Die Palästinenser hörten auf, mit der Regierung von US-Präsident Donald Trump zu verhandeln, nachdem dieser mit der jahrzehntelangen US-Politik gebrochen hatte, indem er Jerusalem als Hauptstadt Israels anerkannte. Die Palästinenser streben Ostjerusalem als Hauptstadt ihres künftigen Staates an.

Katar und Ägypten fungierten im jüngsten Krieg als Vermittler und sorgten für einen siebentägigen Waffenstillstand, bei dem von der Hamas festgehaltene Geiseln gegen von Israel festgehaltene Gefangene ausgetauscht wurden und weitere humanitäre Hilfe nach Gaza floss.

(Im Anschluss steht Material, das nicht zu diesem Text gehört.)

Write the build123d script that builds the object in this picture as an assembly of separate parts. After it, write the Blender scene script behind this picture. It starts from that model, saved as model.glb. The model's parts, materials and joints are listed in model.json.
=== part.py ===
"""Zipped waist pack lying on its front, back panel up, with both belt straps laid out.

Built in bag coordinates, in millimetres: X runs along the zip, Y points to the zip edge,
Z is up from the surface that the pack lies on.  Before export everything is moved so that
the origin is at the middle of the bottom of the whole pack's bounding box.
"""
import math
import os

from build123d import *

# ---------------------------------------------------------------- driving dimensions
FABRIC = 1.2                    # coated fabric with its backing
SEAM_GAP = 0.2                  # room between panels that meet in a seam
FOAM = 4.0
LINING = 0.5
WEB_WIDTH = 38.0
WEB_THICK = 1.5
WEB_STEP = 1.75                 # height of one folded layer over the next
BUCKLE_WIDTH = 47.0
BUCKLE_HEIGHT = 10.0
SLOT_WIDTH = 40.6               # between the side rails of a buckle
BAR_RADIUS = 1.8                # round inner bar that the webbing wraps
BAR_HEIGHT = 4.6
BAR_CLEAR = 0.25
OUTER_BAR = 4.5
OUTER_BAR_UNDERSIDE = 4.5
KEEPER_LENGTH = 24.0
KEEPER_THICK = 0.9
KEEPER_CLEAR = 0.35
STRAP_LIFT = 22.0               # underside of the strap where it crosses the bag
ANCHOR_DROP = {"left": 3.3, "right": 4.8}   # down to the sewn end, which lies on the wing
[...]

Wo stehen die Friedensbemühungen jetzt?

Die Regierung von US-Präsident Joe Biden hat sich darauf konzentriert, einen „großen Deal“ im Nahen Osten abzuschließen, der eine Normalisierung der Beziehungen zwischen Israel und Saudi-Arabien, dem Hüter der beiden heiligsten Heiligtümer des Islam, beinhaltet.

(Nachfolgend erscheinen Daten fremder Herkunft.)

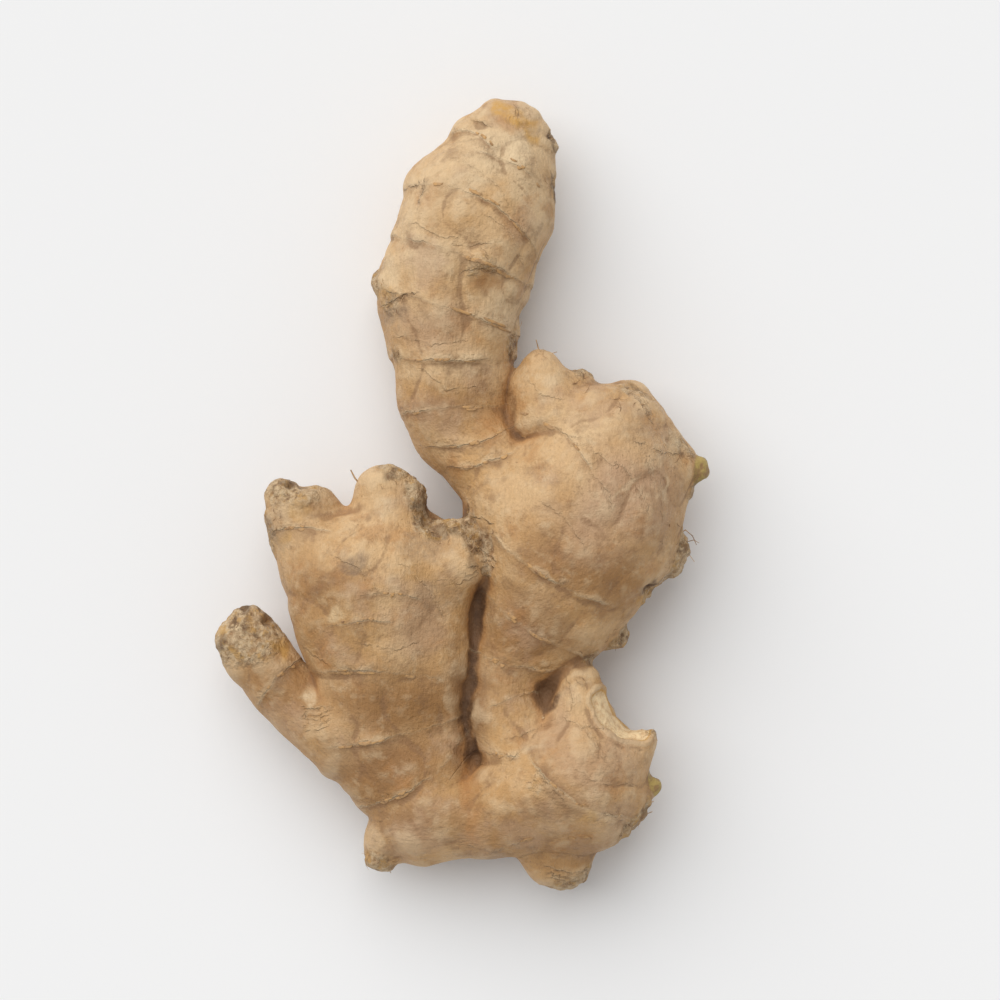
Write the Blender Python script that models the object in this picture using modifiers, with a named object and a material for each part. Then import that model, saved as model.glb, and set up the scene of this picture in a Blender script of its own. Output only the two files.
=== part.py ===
"""A fresh ginger root, lying on a flat surface.

The rhizome grew as one piece, so it is one solid. Each finger or joint of it is a limb: an oval section
carried along a smooth middle line. Limbs of one group flow into each other, and the groups meet in the
sharp creases where two fingers press together. A blank made of overlapping balls is remeshed, drawn onto
that form, given the relief of the skin, and cut flat where it touches the surface.

Frame: +Z up, the root rests on z = 0, +Y along the long finger, origin at the middle of the footprint.
"""

from collections import namedtuple

import bmesh
import bpy
import numpy as np
from mathutils import Matrix, Vector, noise

MM = 0.001

# Driving dimensions
ROOT_LENGTH = 159 * MM          # from the long finger's tip to the underside of the heel
DRAWN_LENGTH = 159              # the same length in the units of the limb and ring lists below
SIZE = ROOT_LENGTH / DRAWN_LENGTH

# Fineness of the solid
BEAD_STEP = 1.0 * SIZE          # spacing of the sections along a limb
BLANK_STEP = 2                  # the blank has a ball at every second section
VOXEL = 1.15 * MM
TRIANGLES = 11400
SETTLE_ROUNDS = 5

# How softly limbs meet: a small reach leaves a sharp crease
CREASE_REACH = 1.4 * SIZE       # between the arm, the heel and the hand
BASE_REACH = 3.5 * SIZE         # where the heel and the hand grow out of the base

# Relief of the skin
SWELL = (1.0 * MM, 21 * MM)     # slow swelling: height and wavelength
DENTS = (0.45 * MM, 8 * MM)     # shallow dents
CORK = (0.8 * MM, 2.6 * MM)     # rough corky tips
RING_WIDTH = 0.75 * MM          # raised lip of a leaf scar
RING_GROOVE = 1.5 * MM          # width of the recess on its older side
GROOVE_DEPTH = 0.55             # depth of that recess as a share of the lip's height
RING_RAGGED = (0.6 * MM, 4 * MM)  # how far the lip strays from its line, and over what length
RING_FADE = (0.8 * MM, 2.5 * MM)  # a ring fades out between these distances from its own limb
RING_ENDS = (0.55, 0.9)         # and between these shares of its length from its middle
RING_OVERRUN = 0.4              # its arch goes on this share of its length past either end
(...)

Der jüngste Krieg ist sowohl für Riad als auch für andere arabische Staaten diplomatisch heikel, darunter auch einige arabische Golfstaaten neben Saudi-Arabien, die Friedensabkommen mit Israel unterzeichnet haben.

WAS SIND DIE WICHTIGSTEN ISRAELISCH-PALÄSTINENSISCHEN FRAGEN?

Eine Zwei-Staaten-Lösung, israelische Siedlungen auf besetztem Land, der Status Jerusalems, vereinbarte Grenzen und das Schicksal palästinensischer Flüchtlinge.

Zwei-Staaten-Lösung: Ein Abkommen, das neben Israel einen Staat für die Palästinenser im Westjordanland und im Gazastreifen schaffen würde. Israel hat erklärt, ein palästinensischer Staat müsse entmilitarisiert werden, um seine Sicherheit nicht zu gefährden.

Siedlungen: Die meisten Länder halten jüdische Siedlungen, die auf 1967 von Israel besetztem Land errichtet wurden, für illegal. Israel bestreitet dies und führt historische und biblische Verbindungen zum Land an. Der weitere Siedlungsausbau gehört zu den umstrittensten Themen zwischen Israel, den Palästinensern und der internationalen Gemeinschaft.

Jerusalem: Die Palästinenser wollen, dass Ostjerusalem, zu dem die ummauerte Altstadt gehört, die für Muslime, Juden und Christen gleichermaßen heilig ist, die Hauptstadt ihres Staates wird. Israel sagt, Jerusalem solle seine „unteilbare und ewige“ Hauptstadt bleiben.

Der Anspruch Israels auf den Ostteil Jerusalems wird international nicht anerkannt. Trump erkannte Jerusalem als Israels Hauptstadt an, ohne den Umfang seiner Gerichtsbarkeit in der umstrittenen Stadt anzugeben, und verlegte 2018 die US-Botschaft dorthin.

Flüchtlinge: Heute leben etwa 5,6 Millionen palästinensische Flüchtlinge – hauptsächlich Nachkommen derjenigen, die 1948 geflohen sind – in Jordanien, im Libanon, in Syrien, im von Israel besetzten Westjordanland und im Gazastreifen. Nach Angaben des palästinensischen Außenministeriums bleibt etwa die Hälfte der registrierten Flüchtlinge staatenlos, viele leben in überfüllten Lagern.

Die Palästinenser fordern seit langem, dass Flüchtlinge und Millionen ihrer Nachkommen zurückkehren dürfen. Israel sagt, dass jede Umsiedlung palästinensischer Flüchtlinge außerhalb seiner Grenzen erfolgen muss.